Travailler la violence #5 continues the reflection begun in 2021 at CN D, to bring together works on the subject of violence, all of which question its objectification. Analyzing, chronicling, putting violence on trial and criticizing it means reasoning through dissonance, thwarting, undoing, deconstructing and fabricating in return perceptions, consciousnesses, concepts and visions from below, on the ground, from inner worlds, like so many historical positivities, carnal densities; it means opening up, relaying and reviving conflictuality.

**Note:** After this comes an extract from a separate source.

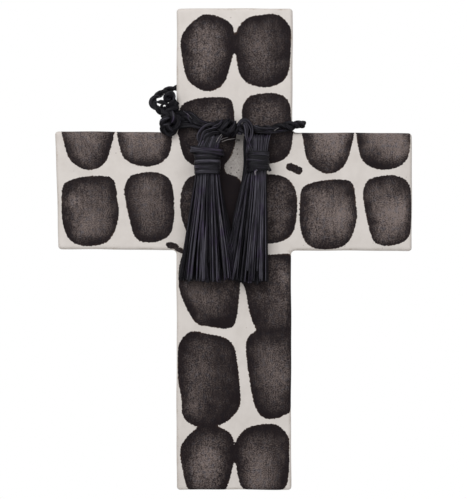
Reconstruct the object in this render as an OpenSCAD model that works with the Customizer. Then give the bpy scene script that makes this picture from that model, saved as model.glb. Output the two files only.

During these two days of encounters, the aim is to grasp these skills of contemporary criticism, to map them out, to talk about the arts of everyday life, flesh and fiction, the arts of concept, language and life, the art of narrative, archives and choirs, to take stock of the weapons amassed, the forces gathered. In philosophy, history, the history of art and contemporary creation, literature and sociology, what can we learn from critiques of violence?
Elsa Dorlin
Elsa Dorlin is a professor of contemporary political philosophy at the University of Toulouse Jean Jaurès, and she has been working for over twenty years on writing another history of bodies through a genealogy of modern power dynamics. She was awarded the bronze medal from the CNRS in 2009 for her research on feminist philosophy and epistemology. She was a visiting professor in Berkeley University in 2010-2011, a Fellow in the Columbia Institute for Ideas & Imagination in 2018-2019, and a resident in the Camargo Foundation (2020-2021). She is the author of La Matrice de la race. Généalogie sexuelle et coloniale de la Nation française, Paris, La Découverte, 2006/2009, and Sexe, genre et sexualités. Introduction à la philosophie féministe, Paris, Puf, 2008/2021. She published Se Défendre. Une philosophie de la violence in 2017 (originally published by Zones editions and translated in several languages), which was awarded the Frantz Fanon Prize from the Caribbean Philosophical Association. She directed Feu ! Abécédaire des féminismes présents, Paris, Libertalia, 2021. Continuing her reflection on the complexity of processes like domination, sexism, racism and capitalism, she focuses on physical resistance – the ways in which bodies resist in their flesh, in their bones and in their senses.